В связи с поездкой Ирины в Вологду он писал: «Я думал, город давно забыт, встречи со старыми знакомыми (художником В.Н. Сигорским и его женой. — Прим. И. Сиротинской) никаких эмоций, ни подспудных, ни открытых у меня не вызывали — после смерти матери крест был поставлен на городе… А вот теперь, после твоей поездки — какие-то теплые течения глубоко внутри… Удивительно здорово, что ты видела дом, где я жил первые пятнадцать лет своей жизни, и даже заходила в парадное (так оно раньше называлось) крыльцо с лестницей на второй этаж, с разбитым стеклом. Просто сказка. Белозерский камень мне потому менее дорог, чем камень у собора, на Бело-озере я никогда не был, а у собора прожил пятнадцать лет. Деревьев там не было (с фасада дома). Никогда. Было гладкое поле, дорога. Куст боярышника под окнами. А дерево — тополь — был во дворе сзади дома…»

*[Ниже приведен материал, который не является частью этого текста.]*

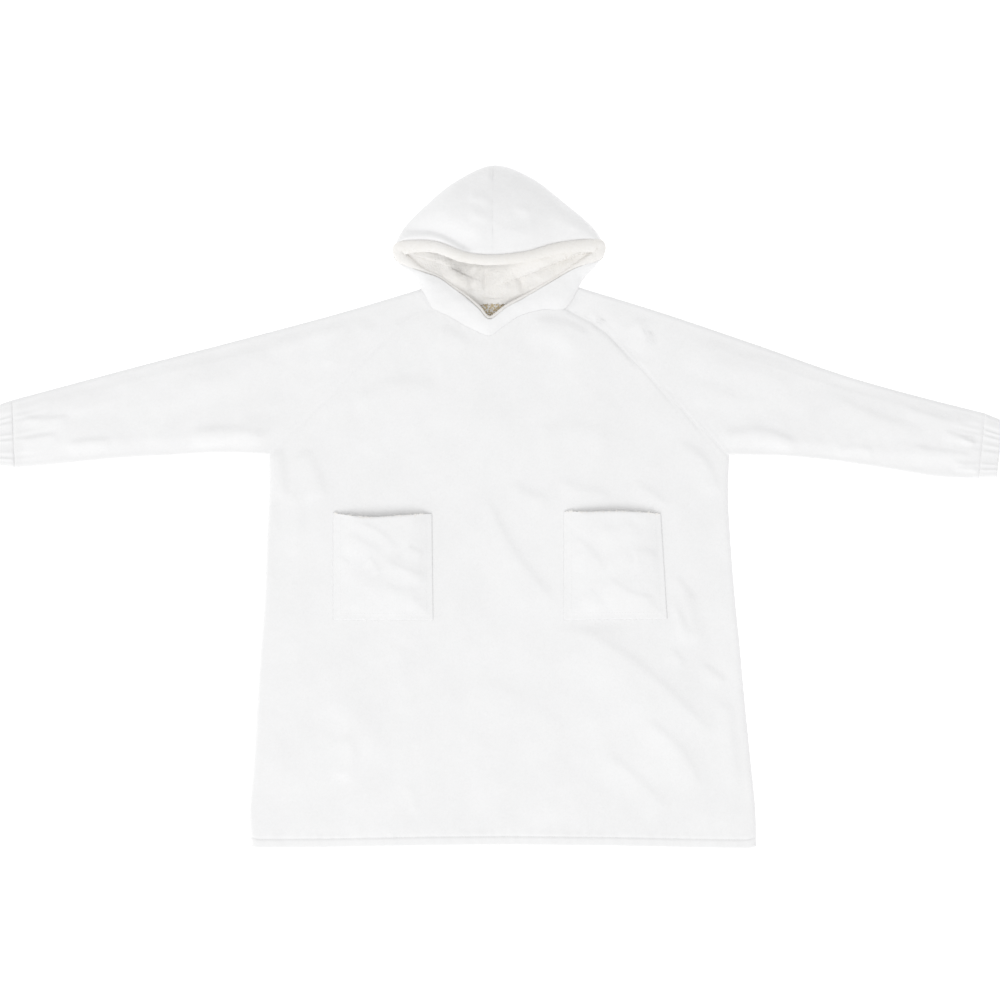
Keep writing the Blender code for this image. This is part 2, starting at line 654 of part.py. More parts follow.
def build_lining():
    """Sherpa lining on the hood's base, as far as the face opening shows it."""
    count = LINING_CELLS + 1
    share = np.linspace(0.0, 1.0, count)
    left = smooth_line(LINING_SIDE, share)
    plan = blended(mirrored(left), left, smooth_line(LINING_NECK, share), smooth_line(LINING_TOP, share))
    x, y = plan[..., 0], plan[..., 1]
    rise = LINING_RISE * ease((x - LINING_RISE_X[0]) / LINING_RISE_START)
    rise *= ease((LINING_RISE_X[1] - x) / LINING_RISE_END)
    rise *= ease((y - LINING_RISE_Y[0]) / LINING_RISE_END)
    rise *= ease((LINING_RISE_Y[1] - y) / LINING_RISE_END)
    height = HOOD_CLOTH + SEAM_GAP + rise
    faces = [face[::-1] for face in grid_faces(count, count)]
    vertices = np.dstack((plan, height)).reshape(-1, 3)
    piece = new_object("hood_lining", vertices, faces, SHERPA_COLOUR)
    thickened(piece, LINING_CLOTH, 1.0, np.ones(count * count))


def build_pocket(name, side, corners):
    """Patch pocket laid on the front, sewn on three sides, its mouth gaping."""
    inner, outer, inner_foot, outer_foot = np.array(corners)
    count = POCKET_CELLS + 1
    share = np.linspace(0.0, 1.0, count)
    share[1] = POCKET_EDGE_SHARE
    share[-2] = 1 - POCKET_EDGE_SHARE
    mouth = inner + share[:, None] * (outer - inner)
    mouth[:, 1] -= MOUTH_SAG * np.sin(np.pi * share)
    foot = inner_foot + share[:, None] * (outer_foot - inner_foot)
    down = share[:, None]
    plan = blended(inner + down * (inner_foot - inner), outer + down * (outer_foot - outer), mouth, foot)
    u = share[None, :]
    v = share[:, None]
    lift = MOUTH_LIFT * np.sin(np.pi * u) ** MOUTH_ROUNDNESS * (1 - v) ** MOUTH_FADE
    lift = lift + POCKET_PUFF * np.sin(np.pi * u) * np.sin(np.pi * v)
    height = FRONT_TOP + SEAM_GAP + lift
    faces = grid_faces(count, count)
    if side < 0:
        faces = [face[::-1] for face in faces]
    weights = np.ones((count, count))
    weights[:, [0, -1]] = 0.0
    weights[-1] = 0.0
    weights[0] = MOUTH_WEIGHT
    vertices = np.dstack((plan, height)).reshape(-1, 3)
    piece = new_object(f"pocket_{name}", vertices, faces, SHELL_COLOUR)
    thickened(piece, POCKET_CLOTH, 1.0, weights.ravel())


def main():
    for item in list(bpy.data.objects):
        bpy.data.objects.remove(item, do_unlink=True)
    collection = bpy.data.collections.new(NAME)
    bpy.context.scene.collection.children.link(collection)
    build_body()
    build_sleeve("left", 1, SLEEVE_LEFT, CUFF_END_LEFT)
    build_sleeve("right", -1, SLEEVE_RIGHT, CUFF_END_RIGHT)
    build_hood_half("left", 1)
    build_hood_half("right", -1)
    build_lining()
    build_rim()
    build_pocket("left", 1, POCKET_LEFT)
    build_pocket("right", -1, POCKET_RIGHT)


main()
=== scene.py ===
import bmesh
import bpy
import numpy as np
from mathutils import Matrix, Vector


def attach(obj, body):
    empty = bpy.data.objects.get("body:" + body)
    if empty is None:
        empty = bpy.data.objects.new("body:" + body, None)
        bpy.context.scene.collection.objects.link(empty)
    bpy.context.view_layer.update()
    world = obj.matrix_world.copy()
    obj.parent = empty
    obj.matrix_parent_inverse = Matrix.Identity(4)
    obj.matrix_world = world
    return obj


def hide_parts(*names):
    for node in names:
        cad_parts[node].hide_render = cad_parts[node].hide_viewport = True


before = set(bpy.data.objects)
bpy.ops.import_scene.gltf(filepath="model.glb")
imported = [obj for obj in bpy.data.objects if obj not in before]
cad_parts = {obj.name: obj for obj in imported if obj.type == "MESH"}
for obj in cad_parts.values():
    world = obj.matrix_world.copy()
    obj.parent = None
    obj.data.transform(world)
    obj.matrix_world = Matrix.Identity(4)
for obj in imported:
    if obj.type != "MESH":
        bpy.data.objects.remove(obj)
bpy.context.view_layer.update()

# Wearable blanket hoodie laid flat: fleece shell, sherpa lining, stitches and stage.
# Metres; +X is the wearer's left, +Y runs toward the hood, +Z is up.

bl_info = {
    "name": "Blanket hoodie",
    "version": (1, 0, 0),
    "blender": (4, 5, 0),
    "location": "3D Viewport > Sidebar > Hoodie",
    "description": "Builds a sherpa-lined fleece blanket hoodie laid flat",
    "category": "Add Mesh",
}

BODY = "root"
SEAM_GAP = 0.0003
SEWN_GAP = 0.00002  # between pieces sewn edge to edge
HAIR = 0.0002  # smallest height at a rounded edge, and lift of the hem's stitches
MM = 0.001
SHARP_ANGLE = np.radians(55.0)
FULL_TURN = 6.28

# Raglan seam from the neck to the underarm: x, y
RAGLAN = (
    (0.112, 0.338), (0.172, 0.304), (0.223, 0.255), (0.27, 0.206), (0.338, 0.138),
    (0.392, 0.087),
)
# How far from its seam a drawn-in seam reaches, and the sleeve's on the wearer's left
RAGLAN_DIP = 0.006
SLEEVE_DIP = 0.03
# Puckers beside the seams: waves along x and y, reach from the seam
PUCKER_PACE = (520, 410)
PUCKER_REACH = 0.022

# Body below the underarm: y, half width, lean of the centre line
BODY_SIDE = (
    (0.087, 0.392, 0.0), (0.02, 0.391, -0.001), (-0.06, 0.395, -0.001), (-0.15, 0.4, 0.001),
    (-0.24, 0.408, 0.002), (-0.33, 0.415, 0.003), (-0.43, 0.423, 0.005), (-0.53, 0.431, 0.006),
    (-0.5775, 0.4298, 0.0078),
)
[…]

Именно поездка Ирины в его родной город вдохновила Шаламова на создание «Четвертой Вологды» — уникального по качествам памяти (позади 20 лет лагерей!) произведения, где сохранена вся свежесть детского восприятия жизни, все подробности семейного быта и истории, естественным образом переливающиеся в мысли о современности. «Четвертая Вологда», напомним, писалась в 1968—1971 годах, отдельными главами, как и другая важнейшая книга о его юности, о первом лагере — «Вишерский антироман», формировавшаяся практически одновременно («Я всегда пишу несколько вещей сразу» — принцип Шаламова). Продолжалась и казавшаяся бесконечной, а по отдельным эпизодам — случайной, но на самом деле глубоко продуманной — колымская эпопея. Разветвление в жанрах: с одной стороны, рассказы с заранее решенной формой, с другой — воспоминания о Колыме, свободные в повествовании, но более сконцентрированные на конкретных эпизодах, уточняющие и дополняющие не только рассказы, но и общую канву жизни, — все это свидетельствует о каком-то новом пороге раскрепощения, о возможности наконец-то высказаться сполна.

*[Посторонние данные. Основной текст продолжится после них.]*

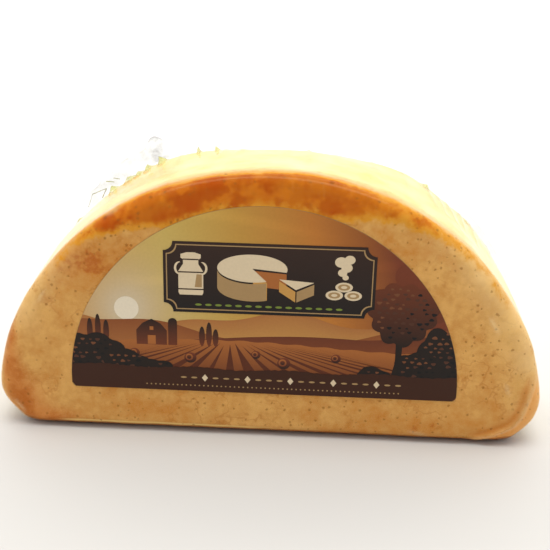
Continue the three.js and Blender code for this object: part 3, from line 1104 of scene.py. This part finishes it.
def print_sky(sheet):
    """Evening sky, olive to amber, with a glow round the low sun."""
    columns, rows = 120, 60
    across = np.sin(np.linspace(-math.pi / 2, math.pi / 2, columns)) * PRINT_HALF_WIDTH
    u = np.tile(across, rows)
    v = lerp(label_foot(u), label_top(u), np.repeat(np.linspace(0, 1, rows), columns))
    colours = np.array([ink(colour) for colour in SKY_STOPS.values()])
    leaning = u + 0.25 * (v - 40)
    inks = np.stack([np.interp(leaning, list(SKY_STOPS), channel) for channel in colours.T], axis=1)
    streaks = ease((np.sin(v / 2.3 + 1.4 * np.sin(u / 21)) - 0.2) / 0.8)
    streaks = streaks * ease((np.sin(u / 17 + v / 5) + 0.5) / 1.2) * ease((v - 34) / 10)
    inks = inks * (1 + 0.1 * streaks)[:, None]
    from_sun = np.hypot(u - SUN_PLACE[0], v - SUN_PLACE[1])
    glow = np.exp(-((from_sun / 15) ** 1.3))[:, None]
    inks = lerp(inks, ink(GLOW), glow)
    sheet.add(np.stack([u, v], axis=1), grid_faces(rows, columns), inks, 0)


def skyline(level, *waves):
    """A profile of the land: a level with waves, each with its height, length and phase."""
    def height(u):
        return level + 0 * u + sum(most * np.sin(u / length + phase) for most, length, phase in waves)

    return height


def near_hills(u):
    return 24 + 3 * np.sin(u / 31 + 0.9) + 5.5 * ease((u - 38) / 40)


def band_edge(u):
    return 10.6 + 0.5 * np.sin(u / 6.3) + 0.45 * np.abs(np.sin(u / 1.3 + np.sin(u / 5)))


# From the farthest hills to the field: the foot, the skyline, and the colours of top and foot
LANDS = [
    (20, skyline(33, (3.5, 19, 1.2), (1.5, 7.1, 0)), FAR_HILL, SUNSET),
    (16, skyline(28.5, (4.2, 24, 4.4), (1.1, 8.3, 0.5)), MIDDLE_HILL, FAR_HILL),
    (12, near_hills, NEAR_HILL, MIDDLE_HILL),
    (6, skyline(22.5, (1.6, 27, 2.2), (0.25, 1.9, 0)), FIELD_LIGHT, FIELD_DARK),
]


def print_land(sheet):
    sheet.area(oval(*SUN_PLACE, 5.2, 5.2, 40), 1, SUN)
    for layer, (foot, top, upper, lower) in enumerate(LANDS, start=2):
        sheet.land(skyline(foot), top, layer, upper, lower)
    vanishing = np.array([-14.0, 27.0])
    for k in range(-13, 17):
        near = np.array([-14 + k * 9.5, 8.0])
        far = lerp(near, vanishing, 0.76 + 0.03 * math.sin(k * 2.1))
        half = (2.1 + 0.8 * math.sin(k * 1.7), 0)
        sheet.area([far, near - half, near + half], 6, FURROW)
    sheet.land(label_foot, band_edge, 16, BAND, BAND)


def print_farm(sheet):
    """A barn with a silo, poplars along the lane, and round hay bales."""
    barn = [(-54, 21), (-41, 21), (-41, 27.5), (-43.6, 30.6), (-47.5, 32.6), (-51.4, 30.6), (-54, 27.5)]
    silo = [(-40.4, 21), (-36.6, 21), (-36.6, 31.6), *oval(-38.5, 31.6, 1.9, 1.7, 9, 0, math.pi)]
    for building in (barn, silo):
        sheet.area(building, 7, SHADE, NEAR_HILL)
    for opening in (box(-49.2, 21.2, -45.8, 25.2), box(-48.3, 27.6, -46.7, 29.2)):
        sheet.area(opening, 8, FIELD_LIGHT)
    for u, height in ((-74, 11), (-70.5, 13), (-67, 10.5), (-26, 9), (-23, 11), (-20.2, 8)):
        sheet.area(oval(u, 21 + height / 2, 1.25, height / 2, 18), 7, SHADE, NEAR_HILL)
    for u, v, size in ((-31, 15.6, 2.6), (-3, 18, 2.0), (9, 14.5, 2.8), (31, 17.6, 2.1), (-55, 17, 2.2)):
        sheet.area(oval(u, v, size, size * 0.92), 7, MAROON, SHADE)
        sheet.area(oval(u - 0.2 * size, v + 0.1 * size, size * 0.62, size * 0.6), 8, FIELD_LIGHT, MAROON)
        sheet.area(oval(u - 0.2 * size, v + 0.1 * size, size * 0.36, size * 0.34), 9, NEAR_HILL, SHADE)


def print_leaves(sheet, u, v, half_width, half_height, layer, seed):
    """Rows of small tufts inside an oval, the lit ones towards the sun, clear of each other."""
    draw = random.Random(seed)
    step_u, step_v = 3.3, 2.1
    for row in range(-int(half_height / step_v), int(half_height / step_v) + 1):
        for column in range(-int(half_width / step_u), int(half_width / step_u) + 1):
            at_u = (column + 0.5 * (row % 2)) * step_u + draw.uniform(-0.5, 0.5)
            at_v = row * step_v + draw.uniform(-0.3, 0.3)
            size = draw.uniform(0.45, 0.9)
            across, up = at_u / half_width, at_v / half_height
            lit = 0.5 * (up - across) + draw.uniform(-0.35, 0.35)
            tone = LEAF_LIT if lit > 0.35 else LEAF_DULL if lit > -0.1 else LEAF_DARK
            if math.hypot(across, up) < 0.95 and draw.random() < 0.8:
                outline = bumpy(u + at_u, v + at_v, size * 1.25, size * 0.75, 3, 0.2, draw.uniform(0, 3))
                sheet.area(outline, layer, tone)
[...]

Все это — не будем уж так банально прямолинейны! — не только результат вдохновения, новых жизненных токов, полученных от «музы», а результат обретенного наконец душевного спокойствия и сосредоточенности. К тому же главное — отдельная просторная комната, хотя и с шумом с шоссе, которого он, в силу глухоты, почти не ощущает («Никогда не померкнет шоссе / В той былой Хорошевской красе»), но все же дающая возможность свободно и безоглядно писать. На короткий срок он забывает и о нембутале, без которого прежде не мог обходиться. Полного счастья, может быть, и нет, но есть покой и воля…
Одно из главных новых наполнений жизни, достигнутое, благодаря Ирине, — он вырывается наконец из своего однообразного круга общения (Н.Я. Мандельштам и ее знакомых) и начинает ходить туда, где, как Ирине кажется, ему должно быть интересно, как и ей, — в театры, на выставки, в кино. Можно сказать, что она была его поводырем — как некогда сам он был поводырем у слепого отца. Разница в том, что Шаламов был глух, и хотя в театре и в кино они старались попасть на первые ряды, он все равно недослышивал, и она пересказывала ему отдельные важные реплики героев.

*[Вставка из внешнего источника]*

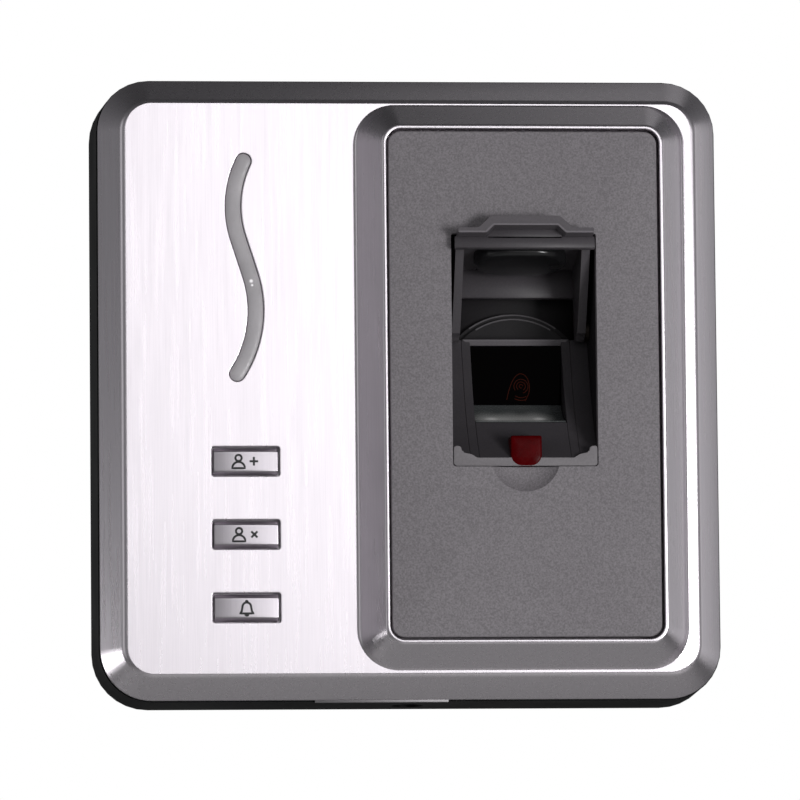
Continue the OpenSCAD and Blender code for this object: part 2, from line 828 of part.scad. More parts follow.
module cell_holder() color([0.9, 0.9, 0.88])
    difference() {
        post(0, -30, 7.2, board_front_y, board_front_y - 3.2);
        post(0, -30, 6.3, board_front_y - 0.8, board_front_y - 4);
    }

module backup_cell() color([0.78, 0.78, 0.8])
    post(0, -30, 6.2, board_front_y - 0.8, board_front_y - 2.9);

// Row of headers on the back of the board, where the site wiring plugs in
module wire_headers() color([0.93, 0.92, 0.88])
    for (i = [0 : 2])
        translate([-37.6 + i * 11, 0, header_z])
            difference() {
                box([0, board_back_y, -3], [9.6, -2.4, 3]);
                box([1, board_back_y + 1.4, -2], [8.6, -2, 2]);
            }

module tamper_switch() color([0.15, 0.15, 0.16])
    translate([tamper_at[0], 0, tamper_at[1]])
        difference() {
            box([-3, board_back_y, -3], [3, floor_y - 0.4, 3]);
            post(0, 0, 1.56, 0, board_back_y + 0.2);
        }

module tamper_plunger() color([0.85, 0.3, 0.1])
    post(tamper_at[0], tamper_at[1], 1.5, -plate_t - 0.02, board_back_y + 1.2);

module board_screws() color([0.6, 0.6, 0.62])
    for (p = board_posts) {
        post(p[0], p[1], screw_r, floor_y - 0.5, board_front_y);
        post(p[0], p[1], 2.2, board_front_y, board_front_y - 1.3);
    }

front_fascia();
base_shell();
fascia_gasket();
sensor_panel();
finger_guide();
sensor_glass();
lower_glass();
red_indicator();
indicator_led();
sensor_prism();
sensor_housing();
camera_lens();
image_board();
backlight_leds();
ribbon_cable();
hinge_pins();
friction_washers();
hood_flap();
hood_pad();
guide_screws();
light_guide();
status_leds();
key_board();
key_switches();
key_board_screws();
key_enroll();
key_delete();
key_bell();
actuator_enroll();
actuator_delete();
actuator_bell();
main_board();
processor();
flash_memory();
power_inductor();
capacitors();
relay();
buzzer();
cell_holder();
backup_cell();
wire_headers();
tamper_switch();
tamper_plunger();
board_screws();
fascia_screws();
wall_bracket();
locking_screw();
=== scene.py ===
"""Looks of the wall-mounted fingerprint terminal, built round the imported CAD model."""

import json
import math

import bmesh
import bpy
from mathutils import Matrix, Vector


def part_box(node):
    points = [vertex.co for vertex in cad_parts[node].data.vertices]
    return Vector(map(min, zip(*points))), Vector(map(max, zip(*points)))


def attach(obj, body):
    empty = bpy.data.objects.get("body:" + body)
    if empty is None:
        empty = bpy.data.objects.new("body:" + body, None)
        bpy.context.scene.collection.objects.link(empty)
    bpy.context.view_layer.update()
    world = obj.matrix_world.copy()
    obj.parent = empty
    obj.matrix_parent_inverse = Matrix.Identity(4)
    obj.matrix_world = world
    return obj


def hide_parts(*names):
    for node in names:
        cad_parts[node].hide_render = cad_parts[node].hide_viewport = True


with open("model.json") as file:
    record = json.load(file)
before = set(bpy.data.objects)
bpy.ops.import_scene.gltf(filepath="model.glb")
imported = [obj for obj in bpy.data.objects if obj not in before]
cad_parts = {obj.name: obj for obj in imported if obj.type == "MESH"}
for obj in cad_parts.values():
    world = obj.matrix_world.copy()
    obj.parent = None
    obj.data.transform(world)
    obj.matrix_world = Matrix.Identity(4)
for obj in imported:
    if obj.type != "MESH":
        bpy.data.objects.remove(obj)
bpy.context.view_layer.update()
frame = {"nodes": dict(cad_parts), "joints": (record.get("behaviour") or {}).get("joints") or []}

MM = 0.001


# ---------- sizes, in millimetres, read from the CAD nodes ----------

def node_box(name):
    """Lowest and highest corner of a CAD node, in millimetres."""
    low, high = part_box(name)
    return low / MM, high / MM


fascia_low, fascia_high = node_box("front_fascia")
base_low = node_box("base_shell")[0]
panel_low, panel_high = node_box("sensor_panel")
key_box = {name: node_box(name) for name in ("key_enroll", "key_delete", "key_bell")}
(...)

Сама Ирина больше всего тянулась к Театру на Таганке, но он поначалу скептически отнесся к творчеству Ю. Любимова: «Все это было. Мейерхольд. Только забыто сейчас». Между тем смотрел вместе с ней много — и «Доброго человека из Сезуана», и «Павшие и живые», и «Пугачева», и «Жизнь Галилея». Разумеется, не был равнодушен к игре В. Высоцкого. Однажды даже сказал, что замыслил для этого театра пьесу «Вечерние беседы» и стал делать наброски. Сюжет, как писала Сиротинская, «незатейлив» — в тюремной камере встречаются все русские писатели — нобелевские лауреаты: Бунин, Пастернак, Шолохов, Солженицын. Их гоняют на пилку дров, они выносят парашу. А вечерами они беседуют…
Пьеса не закончена, но «незатейливым» ее сюжет назвать никак нельзя. Аналогичный сюжет возникал, между прочим, у Ф.М. Достоевского. В замысле его романа «Атеизм» («Житие великого грешника») — предвестия романа «Бесы», есть такая идея: «…Тут же в монастыре посажу Чаадаева (конечно, под другим именем). Почему Чаадаеву не просидеть года в монастыре? К Чаадаеву могут приехать в гости и другие, Белинский, например, Грановский, Пушкин даже»[76] … Шаламов вряд ли знал о подобном замысле Достоевского, но то, что его мысль шла тем же путем — соединить, столкнуть в философском диалоге своих знаменитых современников, — чрезвычайно знаменательно. Мы можем убедиться, сколь горячо и страстно, воистину «по-достоевски», Шаламов был увлечен полемикой с основными идеями современности!